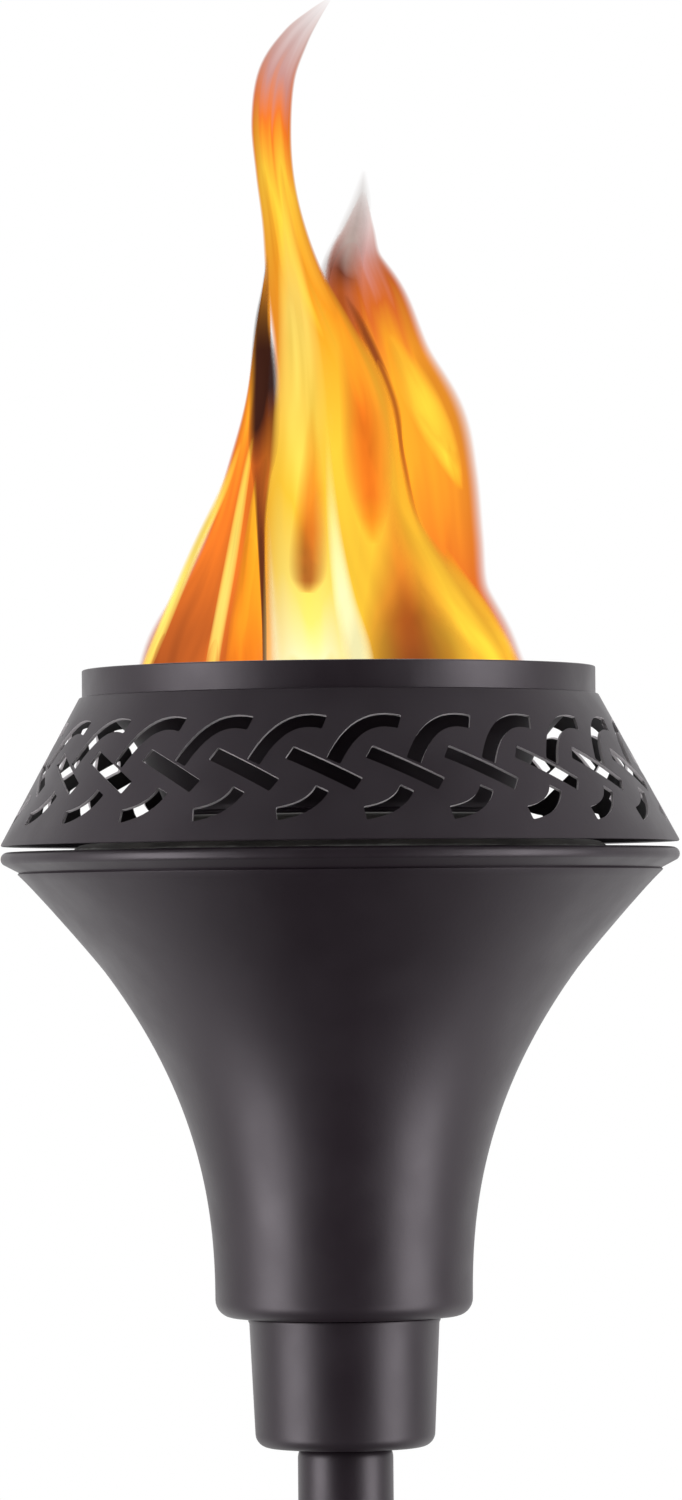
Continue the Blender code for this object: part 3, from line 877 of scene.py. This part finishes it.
def make_stake():
    low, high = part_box("step_bar")
    half, width, thick = high.x, high.y, high.z - low.z
    shape = bmesh.new()
    bmesh.ops.create_cube(shape, size=1, matrix=Matrix.Translation((0, 0, (low.z + high.z) / 2))
                          @ Matrix.Diagonal((2 * half, 2 * width, thick, 1)))
    bar = new_object("step_plate", shape)
    bevel(bar, 1.2 * MM, 5)
    place(bar, "step_bar")

    for side, name in ((-1, "tine_left"), (1, "tine_right")):
        low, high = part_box(name)
        radius = (high.y - low.y) / 2
        length, point = high.z - low.z, 20 * MM
        profile = [(0, length), (radius - MM, length)]
        profile += arc((radius - MM, length - MM), (MM, MM), 80, 0, 5)
        profile += [(radius, point + 0.6 * MM), (radius - 0.12 * MM, point - 0.6 * MM), (0.45 * MM, 1.6 * MM),
                    (0.3 * MM, 0.7 * MM), (0, 0.3 * MM)]
        tine = revolve(name + "_rod", profile, ROD_SIDES, closed=False, foot=low.z)
        centre = (low.x + high.x) / 2
        tine.data.transform(Matrix.Translation((centre, 0, 0)))
        place(tine, name)
        for fore, place_name in ((-1, "front"), (1, "back")):
            path = [(side * (half + 0.55 * MM), fore * 3 * MM, (0.5 + 3.2 * i / 8) * MM) for i in range(9)]
            weld(f"{name}_weld_{place_name}", path, 1.15 * MM, 0.12, name)
        path = [(side * (half + 0.2 * MM), (i / 6 - 1) * 2.8 * MM, thick + 0.05 * MM) for i in range(13)]
        weld(f"{name}_weld_top", path, 0.75 * MM, 0.12, name)
    make_socket()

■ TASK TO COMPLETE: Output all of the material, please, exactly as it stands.

■ THE OUTPUT:
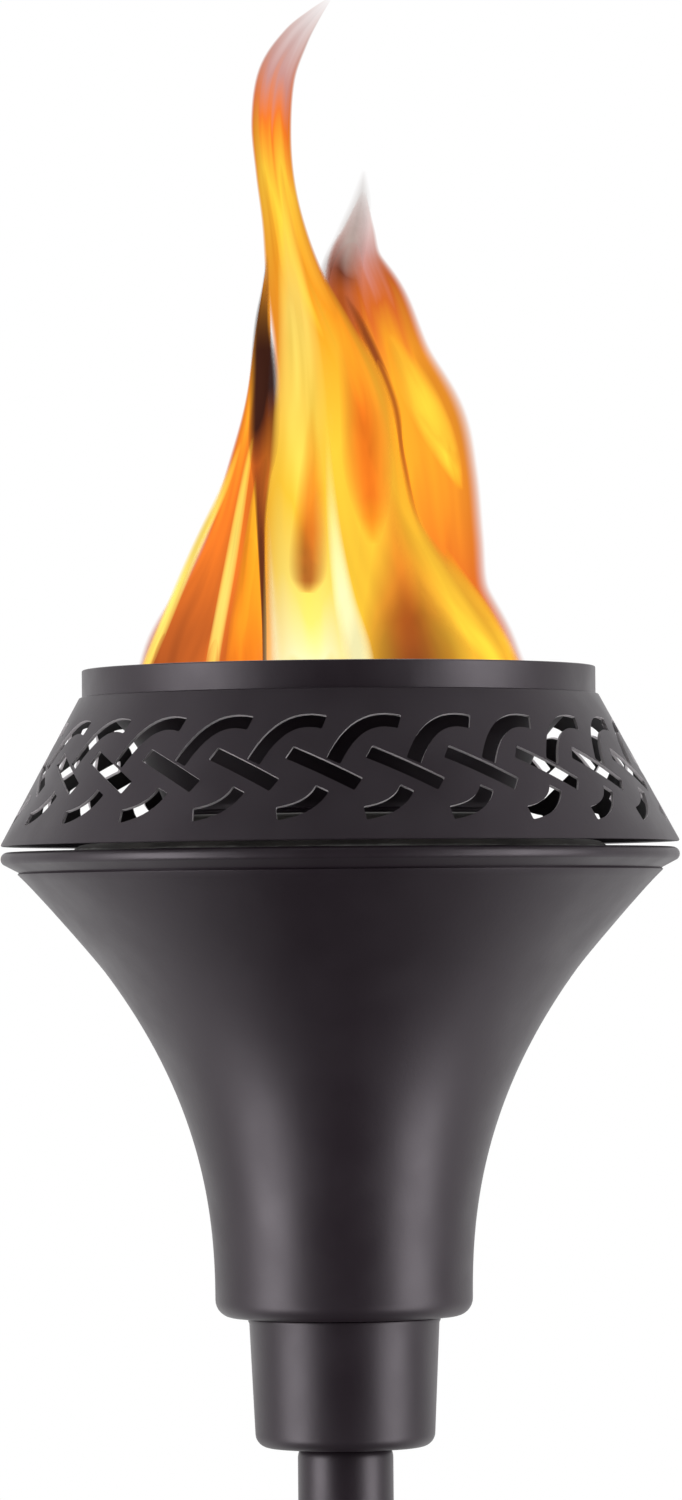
Continue the Blender code for this object: part 3, from line 877 of scene.py. This part finishes it.
def make_stake():
    low, high = part_box("step_bar")
    half, width, thick = high.x, high.y, high.z - low.z
    shape = bmesh.new()
    bmesh.ops.create_cube(shape, size=1, matrix=Matrix.Translation((0, 0, (low.z + high.z) / 2))
                          @ Matrix.Diagonal((2 * half, 2 * width, thick, 1)))
    bar = new_object("step_plate", shape)
    bevel(bar, 1.2 * MM, 5)
    place(bar, "step_bar")

    for side, name in ((-1, "tine_left"), (1, "tine_right")):
        low, high = part_box(name)
        radius = (high.y - low.y) / 2
        length, point = high.z - low.z, 20 * MM
        profile = [(0, length), (radius - MM, length)]
        profile += arc((radius - MM, length - MM), (MM, MM), 80, 0, 5)
        profile += [(radius, point + 0.6 * MM), (radius - 0.12 * MM, point - 0.6 * MM), (0.45 * MM, 1.6 * MM),
                    (0.3 * MM, 0.7 * MM), (0, 0.3 * MM)]
        tine = revolve(name + "_rod", profile, ROD_SIDES, closed=False, foot=low.z)
        centre = (low.x + high.x) / 2
        tine.data.transform(Matrix.Translation((centre, 0, 0)))
        place(tine, name)
        for fore, place_name in ((-1, "front"), (1, "back")):
            path = [(side * (half + 0.55 * MM), fore * 3 * MM, (0.5 + 3.2 * i / 8) * MM) for i in range(9)]
            weld(f"{name}_weld_{place_name}", path, 1.15 * MM, 0.12, name)
        path = [(side * (half + 0.2 * MM), (i / 6 - 1) * 2.8 * MM, thick + 0.05 * MM) for i in range(13)]
        weld(f"{name}_weld_top", path, 0.75 * MM, 0.12, name)
    make_socket()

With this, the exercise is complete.